O resto do elenco, Patrícia Selonk, Marcelo Guerra, Simone Mazzer, Ricardo Martins e a novata Verônica Rocha estão em grande parte impecáveis, Patrícia e Simone em particular, são atrizes tão absolutamente passionais em sua interpretação que me arrepiam em todas as peças que assisto da companhia.
Inveja dos Anjos é menos impactante para mim do que alguns de seus trabalhos anteriores, mas ainda é uma belíssima peça que merece ser vista. Além de ganhar dois prêmios Shell esse ano (melhor atriz para Patrícia Selonk e Melhor Autor para Paulo de Moraes e Maurício Arruda), ela acaba de voltar do festival de Curitiba, onde foi aclamada pela crítica. A peça está em cartaz na Fundição Progresso de quinta a domingo, até o dia 31 de junho.
Felipe , adoro sua escrita, mente analitica e inspiração;
Vc é o cara!

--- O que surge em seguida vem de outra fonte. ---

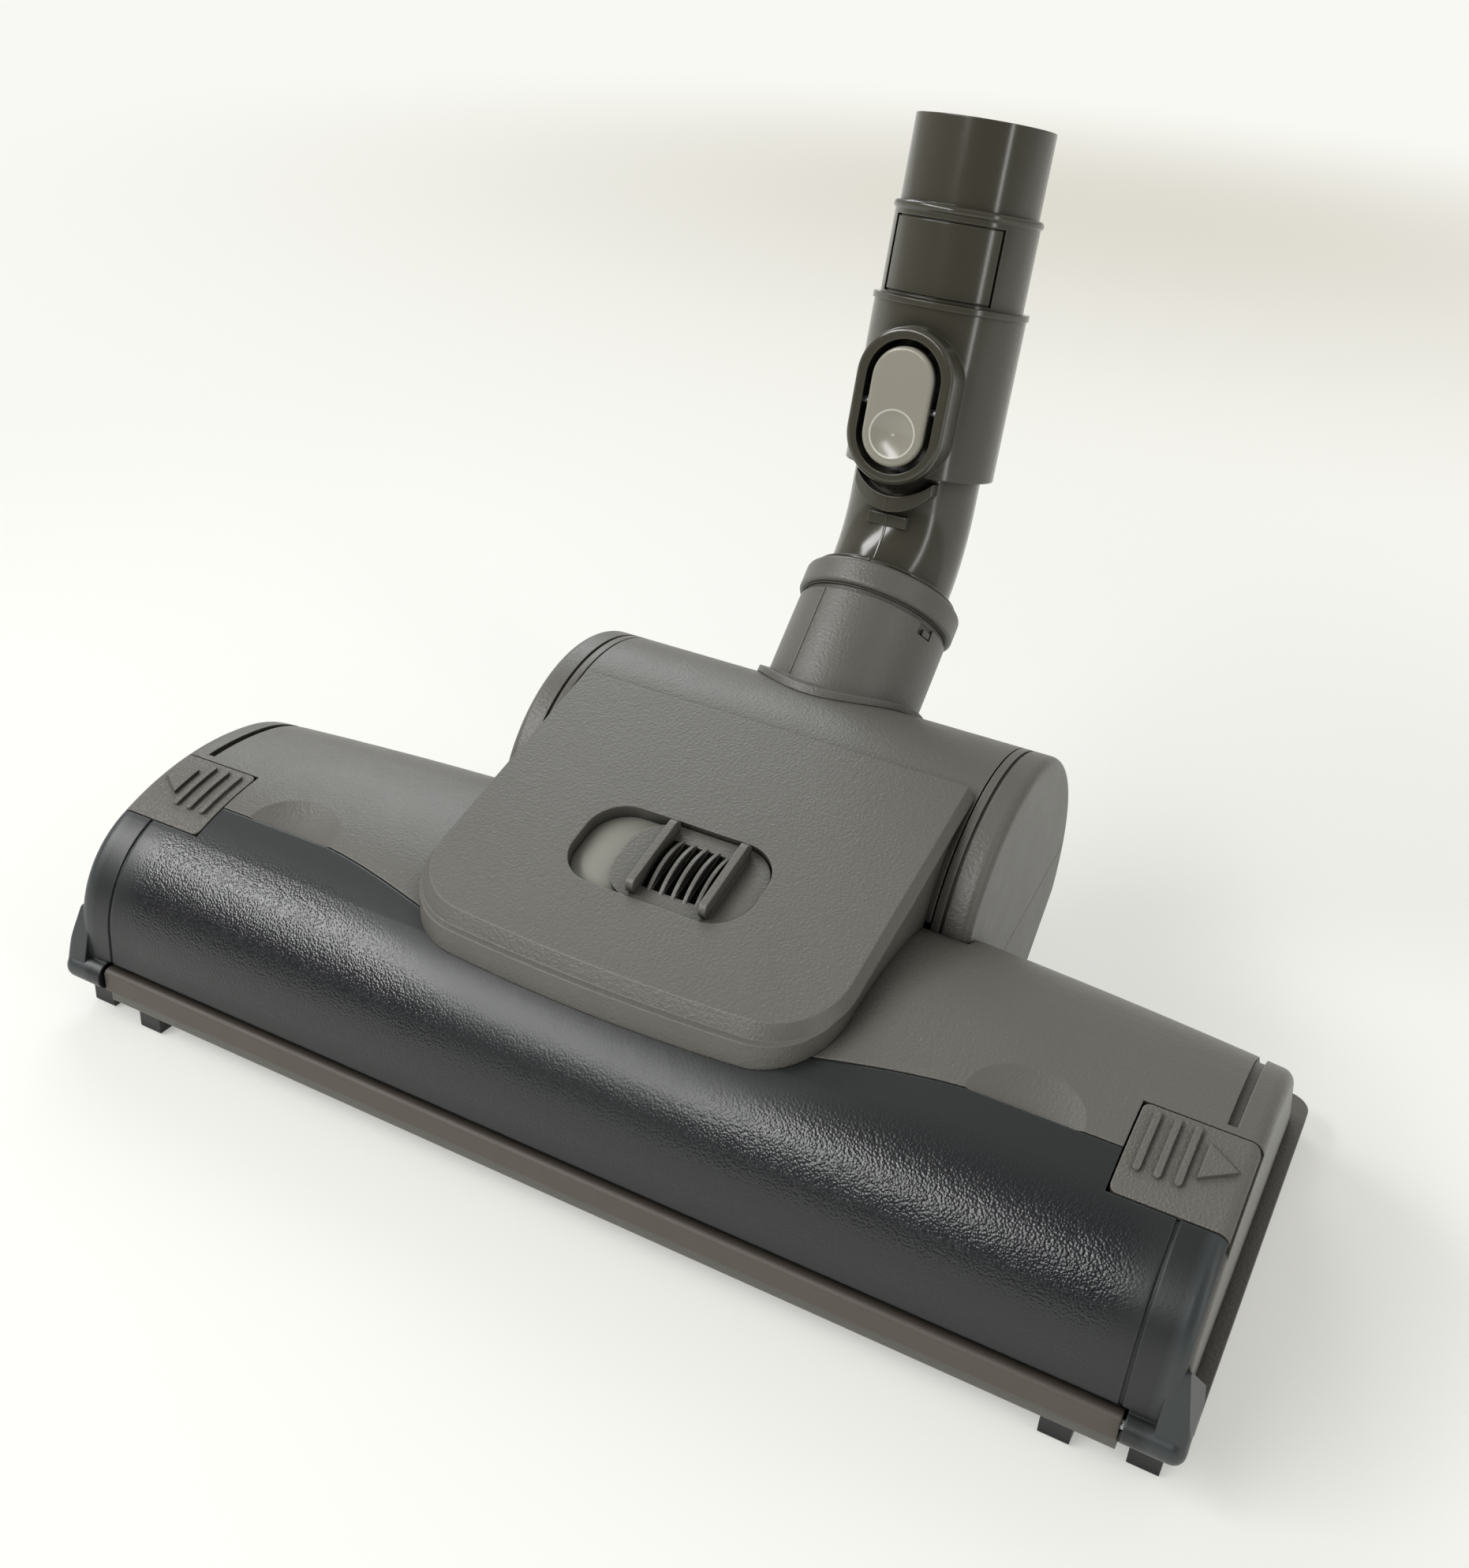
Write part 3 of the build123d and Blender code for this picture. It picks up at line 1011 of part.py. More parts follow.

E porra, não sabia que vc tinha lido Grotowski, que máximo.
Tô a milênios pra ir ver essa peça. Meus deuses ainda bem que vc lembrou.
Valeu pela dica!
Um peça envolvente!!!
O texto, fragmentado, e reconstruído a partir de histórias tão originais nos faz percorrer caminhos que mesclam emoção e teatralidade.
O cenário, uma verdadeira viagem pelo mundo das possibilidades – da imaginação.
Nos diálogos, palavras simples (cotidianas ou não) ganham novos significados.
É! Comentar teatro é realmente algo “perigoso”! Com toda a ironia a que essa frase tem direito… Mas falar sobre a emoção que é vivida – tanto pelos atores quanto pela platéia – é como falar da mais pura existência de um “uno” que transforma todos esses elementos num incrível teatro-ritual.
Gostei de suas considerações , Felipe.
Sou super-fã da Cia Armazém, e tenho acompanhado, dese Alice, o repertório da Cia.
Confesso que tenho dificuldades de encontrar, no nosso Brasil, uma Cia que se dedica ao Teatro com tanto afinco e competência.
Exceção feita ao nosso Galpão, que também venho acompanhando.